Legend has it the specifications given to farmers who grow the potatoes McDonald’s turns into French fries run to 30 pages. With that level of control you can unitise your inputs: One potato meeting criteria as tightly drawn as those is entirely substitutable for another, if you look at them closely, every one is subtly different.
But the world is a messy, intractable place, and you can’t always button down your inputs quite as tightly as that - and nor do you need to in order, at a more abstract level, to treat them as interchangeable.
But there’s a limit. Potatoes don’t acquire institutional knowledge. Nonetheless, management consultants like to treat people like potatoes. They even name them like potatoes: Human capital makes them — sorry, I should say us — like units of production, consumables, that can be efficiently expended or operated in the mechanical pursuit of a dependable income stream.
The impulse to do this is understandable: making sense of the almost countless inputs and outputs that comprise a modern multinational conglomerate is hard enough without having to qualitatively evaluate them. Switch off the lights, and a corporation resembles a huge, organic, steam-punk machine. If you stand back from it, a skyscraper at night, the light behind each window flipping on and off as clerical assistants come and go, might be a transistorized chip that Charles Babbage recognise.

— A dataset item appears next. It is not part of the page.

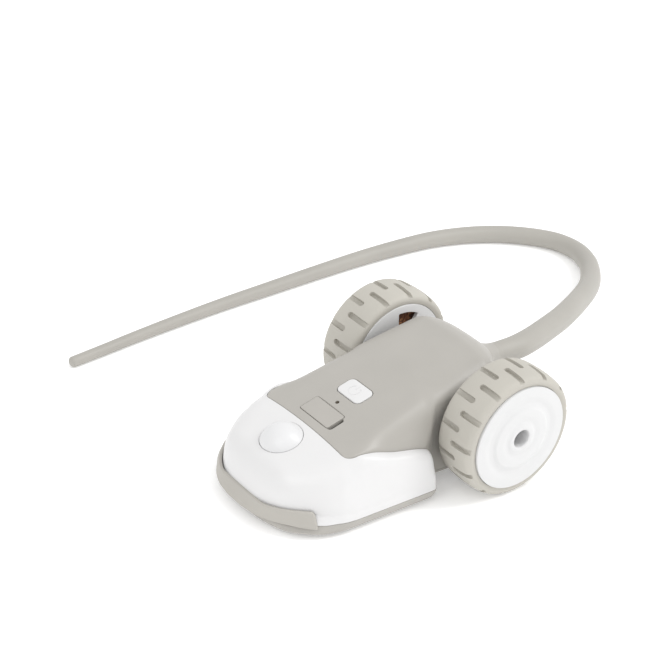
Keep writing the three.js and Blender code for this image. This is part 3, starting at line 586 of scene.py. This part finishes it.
def dried_leaf(name):
    """Crushed brown leaf: flakes of several browns with rough, broken edges."""
    look, shader = plain_material(name, (0.2, 0.09, 0.04), 0.95)
    tree = look.node_tree
    place = tree.nodes.new("ShaderNodeTexCoord")
    flakes = node(tree, "ShaderNodeTexVoronoi", Scale=1100.0)
    tree.links.new(place.outputs["Object"], flakes.inputs["Vector"])
    browns = tree.nodes.new("ShaderNodeValToRGB")
    browns.color_ramp.elements[0].color = (0.03, 0.012, 0.006, 1)
    browns.color_ramp.elements[1].color = (0.35, 0.17, 0.07, 1)
    middle = browns.color_ramp.elements.new(0.5)
    middle.color = (0.14, 0.05, 0.022, 1)
    tree.links.new(flakes.outputs["Color"], browns.inputs["Fac"])
    tree.links.new(browns.outputs["Color"], shader.inputs["Base Color"])
    bump = node(tree, "ShaderNodeBump", Strength=1.0, Distance=0.35 * MM)
    tree.links.new(flakes.outputs["Distance"], bump.inputs["Height"])
    tree.links.new(bump.outputs["Normal"], shader.inputs["Normal"])
    return look


LOOKS = {
    "body_grey": moulded("body_grey", (0.398, 0.382, 0.352), 0.4, grain=0.3, depth=0.01),
    "cover_white": moulded("cover_white", (0.69, 0.686, 0.686), 0.34, grain=0.8, depth=0.004, drift=0.012),
    "dome_white": moulded("dome_white", (0.69, 0.69, 0.695), 0.34, grain=0.8, depth=0.002, drift=0.006),
    "bumper_rubber": moulded("bumper_rubber", (0.425, 0.407, 0.372), 0.6, grain=0.35, depth=0.02),
    "flap_rubber": moulded("flap_rubber", (0.405, 0.387, 0.357), 0.5, grain=0.3, depth=0.015),
    "tail_silicone": moulded("tail_silicone", (0.378, 0.363, 0.331), 0.5, grain=0.5, depth=0.012),
    "tyre_rubber": moulded("tyre_rubber", (0.470, 0.451, 0.404), 0.62, grain=0.4, depth=0.025),
    "hub_white": moulded("hub_white", (0.66, 0.66, 0.66), 0.34, grain=0.8, depth=0.004, drift=0.012),
    "herb_brown": dried_leaf("herb_brown"),
    "steel": brushed("steel", (0.62, 0.63, 0.64), 0.32, (0.08, 1, 1)),
    "brass": brushed("brass", (0.62, 0.44, 0.16), 0.3, (0.1, 1, 1)),
    "gear_nylon": moulded("gear_nylon", (0.74, 0.71, 0.63), 0.45, grain=0.5, depth=0.01),
    "board_green": moulded("board_green", (0.02, 0.11, 0.045), 0.35, grain=0.6, depth=0.01, drift=0.12),
    "black_plastic": moulded("black_plastic", (0.022, 0.022, 0.024), 0.45, grain=0.3, depth=0.02, drift=0.1),
    "battery_sleeve": moulded("battery_sleeve", (0.06, 0.16, 0.34), 0.28, grain=1.2, depth=0.02, drift=0.05),
    "light_clear": moulded(
        "light_clear", (0.10, 0.075, 0.045), 0.12, grain=1.0, depth=0.003, Transmission_Weight=0.4
    ),
}

# ------------------------------------------------------------------ camera
CAMERA_AZIMUTH = math.radians(51.12)
CAMERA_ELEVATION = math.radians(29.42)
CAMERA_ROLL = math.radians(4.39)
CAMERA_DISTANCE = 613.1
CAMERA_AIM = Vector((-29.75, -25.70, 35.00))
CAMERA_LENS = 96.8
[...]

What works for potatoes works less well for people. It works badly for people whom you employ to use their brains. It’s hard to see people like this as interchangeable units when you see, up close, what they do and how they do it. Much depends on interpersonal relations and similar collateral skills that are not directly what the employer is paying for. That doesn't stop consultants — who must perpetrate some kind of willful blindness when considering their own position to do so — convincing themselves that the sacks of flesh and blood that parry emails, attend conference calls and flip on and off those light switches that so resemble transistors is a unit of production, as interchangeable as a spud.
Now just to be clear, here, no-one is suggesting that middle management professionals and brainworkers are an irredeemable good: it is not that human judgment is an ineffable, inscrutable magic — more that its benefit is really, really hard to value (cui bono from the analysis of a credit risk officer, or an inhouse counsel?), but its cost is straightforward. (Salary. Pension. Office rental.) And humans — especially smart humans — have a spectacular skill in inventing work product ostensibly designed to further the commercial interests of the whole, but whose main practical consequence is guaranteeing that particular human’s need to do that job. That’s the definition of bureaucracy. One of the clearest ways you can further that commercial benefit is by saving costs.
So: actual, positive value add, for performing the role for which you were actually hired? No value can be assigned.
Saving costs? Easy.
The higher you fly, the easier it is to see your organisation this way. The chief executive has little choice - but even he will find that dystopian analysis breaks down when his gaze falls upon his own executive suite. Well; it must do. For he is a genius! No-one else could lead the enterprise with such clear-eyed vision!